What activities are you involved in?
Maths and science competitions, the 2017 Student Council, the school badminton team. Playing badminton for the school was a thing that I felt proud of and no doubt my badminton skills have developed greatly!
What did you learn as a school councillor?
The experience of being a councillor helped to improve my skills in communication, organisation, teamwork and, most importantly, leadership. I think to be a good leader you need to be able to stand out, be friendly to everyone, have firm values around what is right and what is wrong, and consider others’ positions.
How is school in New Zealand different to school in China?
I think this is a good question and I am the right person to answer it because I know what “real studying” in China is like.
The greatest difference is the way of teaching and learning. In China students have to learn and to study only for the final exam – Gaokao, while in New Zealand my teachers always encourage us to learn a wide range of knowledge and to find other materials if we are interested.

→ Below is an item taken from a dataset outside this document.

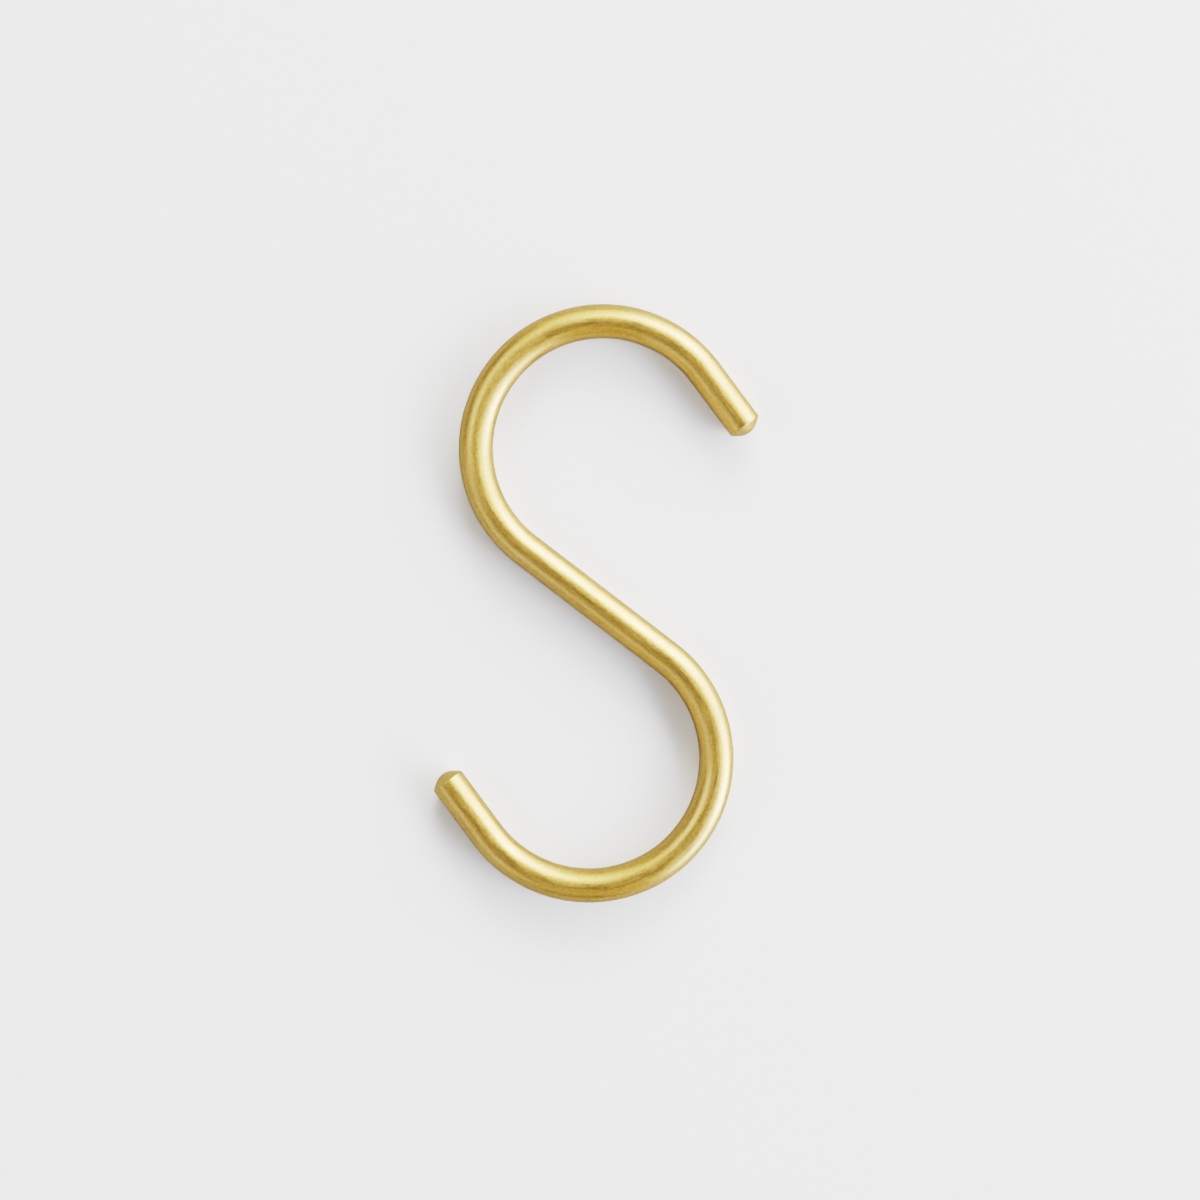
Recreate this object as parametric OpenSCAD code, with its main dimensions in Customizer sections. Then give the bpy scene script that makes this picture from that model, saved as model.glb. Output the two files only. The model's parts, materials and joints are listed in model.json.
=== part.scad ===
// S hook bent from one round brass rod, with both ends turned to a blunt rounded point.
// It lies flat: the lowest line of the rod is at z = 0 and the centre of the S is the origin.
// Both bend centres are on the Y axis, which is the line that a hanging load pulls along.

/* [Rod] */
// Diameter of the round rod
rod_d = 5; // [4:0.5:6.5]

/* [S shape] */
// Inside radius of each bend, where the hook sits on a rail or a ring
bend_inner_r = 16; // [12:0.5:20]
// Angle in degrees that each bend turns through
bend_sweep = 195.95; // [182:0.05:205]
// Length of the straight shank between the two bends
shank_length = 25.8; // [21:0.2:40]
// Straight length of each free end, from its bend to the corner of its turned tip
tail_length = 9.65; // [5:0.05:14]

/* [Turned tips] */
// Slope in degrees of the turned cone, measured from the plane of the cut end
cone_slope = 37; // [28:1:42]
// Radius of the rounded nose that the cone runs into
nose_r = 2.6; // [1:0.1:2.8]

/* [Hidden] */
$fn = 96;
nose_steps = 12;
rod_r = rod_d / 2;

// Radius of the rod's centreline in a bend
bend_r = bend_inner_r + rod_r;
half_shank = shank_length / 2;
// Angle between the shank and the line of the bend centres
shank_lean = atan(bend_r / half_shank);
// Turn from the start of a bend to its free end beyond a half circle, clockwise
tail_turn = 180 - bend_sweep;
// Reach of the blocks that cut a bend out of a full ring
reach = bend_r + rod_d;

// The nose meets the cone where the two have the same slope
nose_base_r = nose_r * sin(cone_slope);
cone_height = (rod_r - nose_base_r) * tan(cone_slope);
nose_centre = cone_height - nose_r * cos(cone_slope);

// Everything below the level of a bend's centre, on both sides of it
module lower_side() {
    translate([-reach, -reach, -rod_d])
        cube([2 * reach, reach, 2 * rod_d]);
}

// Ring of rod with its open side cut away, from the shank over the top to the free end
module bend() {
    difference() {
        rotate_extrude()
            translate([bend_r, 0])
                circle(r = rod_r);
        intersection() {
            lower_side();
            rotate([0, 0, tail_turn])
                lower_side();
        }
    }
}

// Straight rod that leaves a bend downwards
module straight(length) {
    rotate([90, 0, 0])
        cylinder(r = rod_r, h = length);
}

// Turned tip: a cone from the rod's corner that runs smoothly into a round nose
module tip() {
    nose = [
        for (step = [0 : nose_steps])
            let (slope = cone_slope * (1 - step / nose_steps))
                [nose_r * sin(slope), nose_centre + nose_r * cos(slope)]
    ];
    rotate([90, 0, 0])
        rotate_extrude()
            polygon(concat([[0, 0], [rod_r, 0]], nose));
}

// Half of the hook, from the middle of an upright shank to the tip
module half_hook() {
    translate([bend_r, half_shank, 0]) {
        translate([-bend_r, 0, 0])
            straight(half_shank);
        bend();
        rotate([0, 0, tail_turn])
            translate([bend_r, 0, 0]) {
                straight(tail_length);
                translate([0, -tail_length, 0])
                    tip();
            }
    }
}

// The whole rod: two like halves, the second turned half a turn, laid flat
module s_hook() {
    color("#c9a54b")
        translate([0, 0, rod_r])
            rotate([0, 0, shank_lean])
                for (turn = [0, 180])
                    rotate([0, 0, turn])
                        half_hook();
}

s_hook();
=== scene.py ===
import bpy, json
from math import atan2, cos, pi, radians, sin, sqrt, tan
from mathutils import Matrix, Vector


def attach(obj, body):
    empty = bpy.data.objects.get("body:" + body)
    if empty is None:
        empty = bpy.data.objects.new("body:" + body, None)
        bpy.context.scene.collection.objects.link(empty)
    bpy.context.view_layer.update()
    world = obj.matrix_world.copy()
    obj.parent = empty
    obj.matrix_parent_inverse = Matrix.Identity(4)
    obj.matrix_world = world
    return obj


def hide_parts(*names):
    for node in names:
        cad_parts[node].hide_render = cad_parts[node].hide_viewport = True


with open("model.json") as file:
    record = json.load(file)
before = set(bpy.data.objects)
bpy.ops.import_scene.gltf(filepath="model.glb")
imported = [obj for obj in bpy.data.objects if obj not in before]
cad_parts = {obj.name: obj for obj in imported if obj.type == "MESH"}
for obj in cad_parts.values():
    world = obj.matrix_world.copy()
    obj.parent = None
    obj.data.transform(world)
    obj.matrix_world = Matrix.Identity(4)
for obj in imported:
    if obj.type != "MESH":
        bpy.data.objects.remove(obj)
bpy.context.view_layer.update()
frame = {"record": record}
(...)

Exam pressure exists in New Zealand, but to a much lesser degree. Class sizes are also very different. In China you can easily find classes of 40 to 60 students. Here the classes are usually made up of 15 to 25 students. The small class sizes mean that teachers can pay more attention to each individual and students can have greater opportunities to express their opinions as well.
Where would you like to see yourself in ten years?
I hope to get involved in research in biochemistry-related fields, although I understand that everything is possible in the future. The purpose of getting education is to give myself choices, isn’t it?